Data in this exercise:
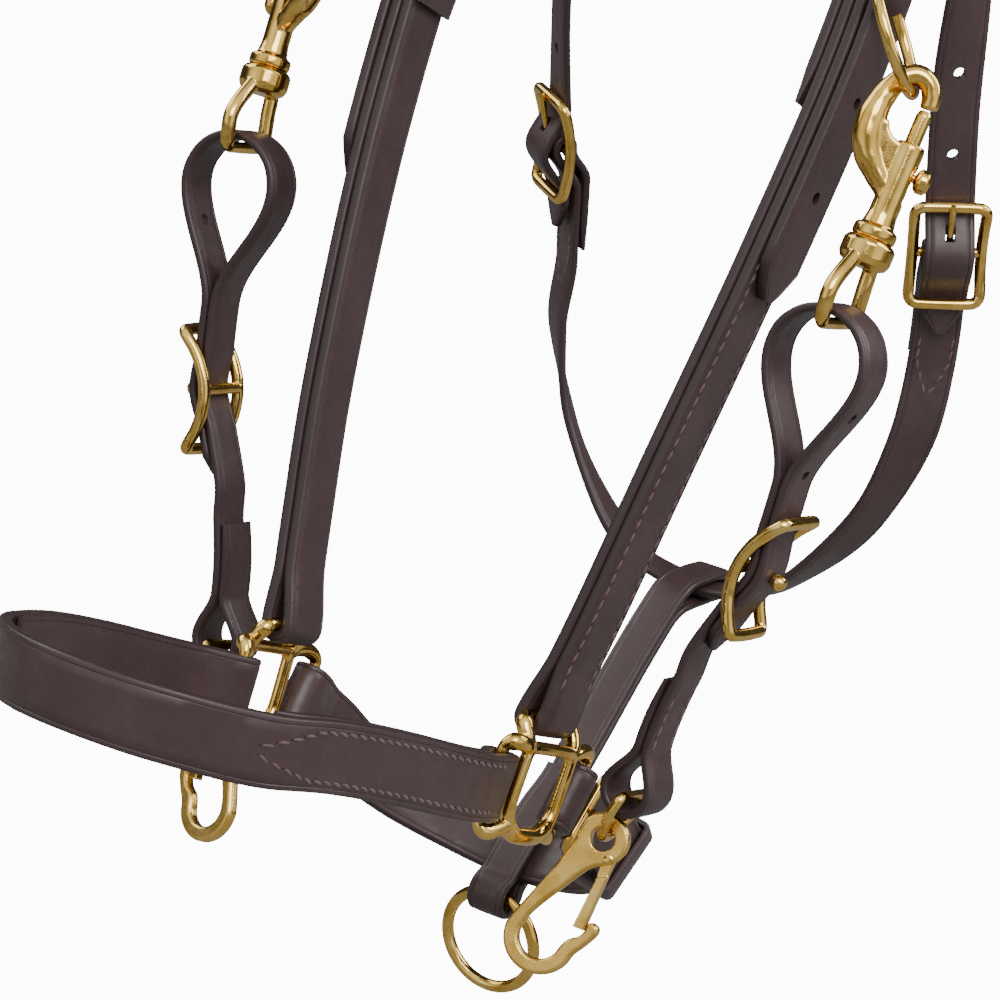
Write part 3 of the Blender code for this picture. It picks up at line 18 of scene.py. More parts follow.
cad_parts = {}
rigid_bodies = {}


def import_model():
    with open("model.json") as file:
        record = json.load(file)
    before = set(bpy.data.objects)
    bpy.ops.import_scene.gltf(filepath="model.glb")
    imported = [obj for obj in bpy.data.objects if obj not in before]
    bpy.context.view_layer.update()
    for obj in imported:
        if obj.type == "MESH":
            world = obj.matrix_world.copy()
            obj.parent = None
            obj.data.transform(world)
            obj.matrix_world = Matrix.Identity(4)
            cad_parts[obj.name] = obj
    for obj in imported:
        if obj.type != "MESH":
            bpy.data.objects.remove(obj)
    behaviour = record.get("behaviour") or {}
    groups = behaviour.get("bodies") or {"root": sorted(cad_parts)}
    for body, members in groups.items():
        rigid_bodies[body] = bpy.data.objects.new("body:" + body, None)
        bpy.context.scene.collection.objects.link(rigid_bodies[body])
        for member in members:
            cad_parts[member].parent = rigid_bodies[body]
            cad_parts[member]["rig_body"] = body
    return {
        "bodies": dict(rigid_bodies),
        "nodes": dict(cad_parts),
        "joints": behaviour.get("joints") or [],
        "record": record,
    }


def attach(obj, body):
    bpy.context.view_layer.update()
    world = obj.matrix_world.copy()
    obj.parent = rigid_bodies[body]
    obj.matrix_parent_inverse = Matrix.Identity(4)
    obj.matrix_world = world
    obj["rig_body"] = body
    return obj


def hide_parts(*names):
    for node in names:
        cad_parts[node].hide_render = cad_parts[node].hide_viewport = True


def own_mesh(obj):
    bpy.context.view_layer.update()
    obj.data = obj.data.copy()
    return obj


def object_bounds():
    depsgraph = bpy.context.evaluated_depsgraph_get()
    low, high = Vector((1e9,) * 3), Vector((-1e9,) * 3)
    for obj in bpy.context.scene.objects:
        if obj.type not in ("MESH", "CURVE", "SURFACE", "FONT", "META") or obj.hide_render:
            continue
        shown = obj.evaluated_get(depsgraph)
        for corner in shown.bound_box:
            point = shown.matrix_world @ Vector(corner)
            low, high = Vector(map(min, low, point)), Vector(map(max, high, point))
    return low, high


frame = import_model()
CAD_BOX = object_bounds()

MM = 0.001

# Sizes shared with the CAD -----------------------------------
STRAP_WIDTH = 25.0       # noseband, cheekpieces, crown, chin strap
THROAT_WIDTH = 19.0      # throat strap and its billets
BIT_WIDTH = 18.0         # bit straps
JOWL_WIDTH = 16.0        # strap between chin ring and throat strap
LEATHER = 4.2            # thickness of the wide straps
THIN_LEATHER = 3.2       # thickness of the throat, bit and jowl straps
SKIVED = 1.4             # thickness left at a skived end
SKIVE_LENGTH = 14.0      # length over which an end is thinned
GAP = 0.4                # air between touching pieces
CURVE_ROOM = 0.8         # further air where a straight piece meets a curved strap
HOLE_RADIUS = 2.3        # punched holes
SQUARE_BAR = 2.0         # radius of the halter square's bars
BUCKLE_BAR = 1.9         # radius of the buckle wires
TONGUE_RADIUS = 1.35
TONGUE_ROOM = 0.6        # air round a tongue where it passes through leather
TONGUE_LIFT = 6.0        # degrees that a fastened tongue can lift
RING_RADIUS = 21.0       # cheek ring, centre of the wire
RING_WIRE = 2.2
CHIN_RING_WIRE = 2.4
CHIN_RING_RADIUS = 20.0
LINK_WIRE = 1.9          # link between bit strap and clip
WINDOW_WIDTH = 27.0      # clear opening of the halter square
WINDOW_HEIGHT = 28.5
POLL = Vector((145.0, 0.0, 433.02))      # the CAD frame's origin

# Fineness of the skins
RUN_FINENESS = 0.36      # share of the CAD's step along a strap
BEND_FINENESS = 3        # times the CAD's points round a fold
ROUND_FINENESS = 3       # times the CAD's sides on round brass
PATH_STEP = 1.1          # longest step along a brass bar
SMOOTH_ANGLE = 40.0      # degrees; sharper edges stay crisp

SIDES = ((1, "near"), (-1, "off"))
ROWS = ((1, "rear"), (-1, "front"))      # rows of stitches, by the side of the strap's middle
EASE = True              # marks a stretch whose height changes as an S curve


def vec(x, y, z):
    return Vector((x, y, z))


def square_to(direction, reference):
    """The part of direction that is square to reference, as a unit vector."""
    return (direction - reference * direction.dot(reference)).normalized()


def smooth(t):
    t = min(max(t, 0.0), 1.0)
    return t * t * (3.0 - 2.0 * t)


# Courses: the lines that straps lie on -----------------------


class Course:
    """A smooth line through guide points, with the outward side of a strap that lies on it."""

    SUBDIVISIONS = 14

    def __init__(self, guides):
        points = [Vector(p) for p, _ in guides]
        outs = [Vector(n).normalized() for _, n in guides]
        padded = [2 * points[0] - points[1]] + points + [2 * points[-1] - points[-2]]
        self.points = []
        self.outs = []
        for i in range(len(points) - 1):
            p0, p1, p2, p3 = padded[i:i + 4]
            for k in range(self.SUBDIVISIONS):
                t = k / self.SUBDIVISIONS
                self.points.append(0.5 * (2 * p1 + (p2 - p0) * t
                                          + (2 * p0 - 5 * p1 + 4 * p2 - p3) * t ** 2
                                          + (3 * p1 - p0 - 3 * p2 + p3) * t ** 3))
                self.outs.append(outs[i].lerp(outs[i + 1], smooth(t)))
        self.points.append(points[-1])
        self.outs.append(outs[-1])
        self.lengths = [0.0]
        for a, b in zip(self.points, self.points[1:]):
            self.lengths.append(self.lengths[-1] + (b - a).length)
        self.length = self.lengths[-1]

    def place(self, s):
        """Point, tangent, outward side and across direction at distance s, also past the ends."""
        clamped = min(max(s, 0.0), self.length)
        i = 0
        while i < len(self.lengths) - 2 and self.lengths[i + 1] < clamped:
            i += 1
        t = (clamped - self.lengths[i]) / (self.lengths[i + 1] - self.lengths[i])
        point = self.points[i].lerp(self.points[i + 1], t)
        before = self.points[max(i - 1, 0)]
        after = self.points[min(i + 2, len(self.points) - 1)]
        tangent = (after - before).normalized()
        point = point + tangent * (s - clamped)
        out = square_to(self.outs[i].lerp(self.outs[i + 1], t), tangent)
        return point, tangent, out, tangent.cross(out)


def run(start, end, step=7.0, ease=False):
    """Points from start to end, both (s, h). With ease the height changes as an S curve."""
    count = max(1, math.ceil(abs(end[0] - start[0]) / (step * RUN_FINENESS)))
    points = []
    for k in range(count + 1):
        t = k / count
        lift = smooth(t) if ease else t
        points.append((start[0] + (end[0] - start[0]) * t, start[1] + (end[1] - start[1]) * lift))
    return points


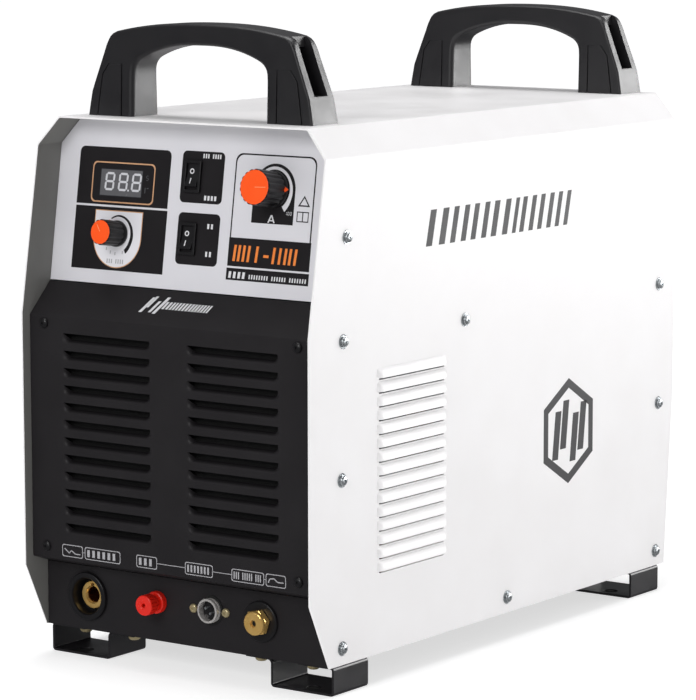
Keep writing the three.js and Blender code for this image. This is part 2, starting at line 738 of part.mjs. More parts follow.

Description of the task: Begin at the top of the records above and quote each line exactly, ending with the line that contains "bpy.context.scene.collection.objects.link(rigid_bodies[body])".

Final result:
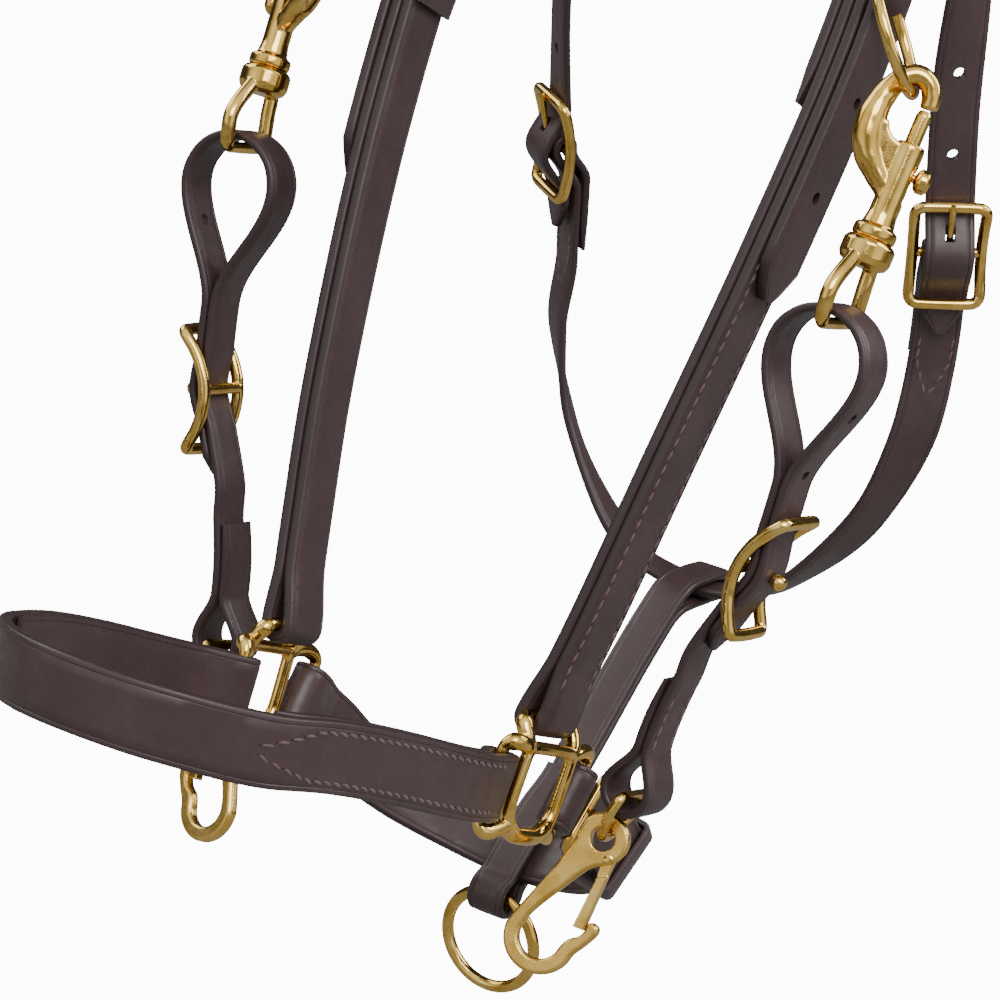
Write part 3 of the Blender code for this picture. It picks up at line 18 of scene.py. More parts follow.
cad_parts = {}
rigid_bodies = {}


def import_model():
    with open("model.json") as file:
        record = json.load(file)
    before = set(bpy.data.objects)
    bpy.ops.import_scene.gltf(filepath="model.glb")
    imported = [obj for obj in bpy.data.objects if obj not in before]
    bpy.context.view_layer.update()
    for obj in imported:
        if obj.type == "MESH":
            world = obj.matrix_world.copy()
            obj.parent = None
            obj.data.transform(world)
            obj.matrix_world = Matrix.Identity(4)
            cad_parts[obj.name] = obj
    for obj in imported:
        if obj.type != "MESH":
            bpy.data.objects.remove(obj)
    behaviour = record.get("behaviour") or {}
    groups = behaviour.get("bodies") or {"root": sorted(cad_parts)}
    for body, members in groups.items():
        rigid_bodies[body] = bpy.data.objects.new("body:" + body, None)
        bpy.context.scene.collection.objects.link(rigid_bodies[body])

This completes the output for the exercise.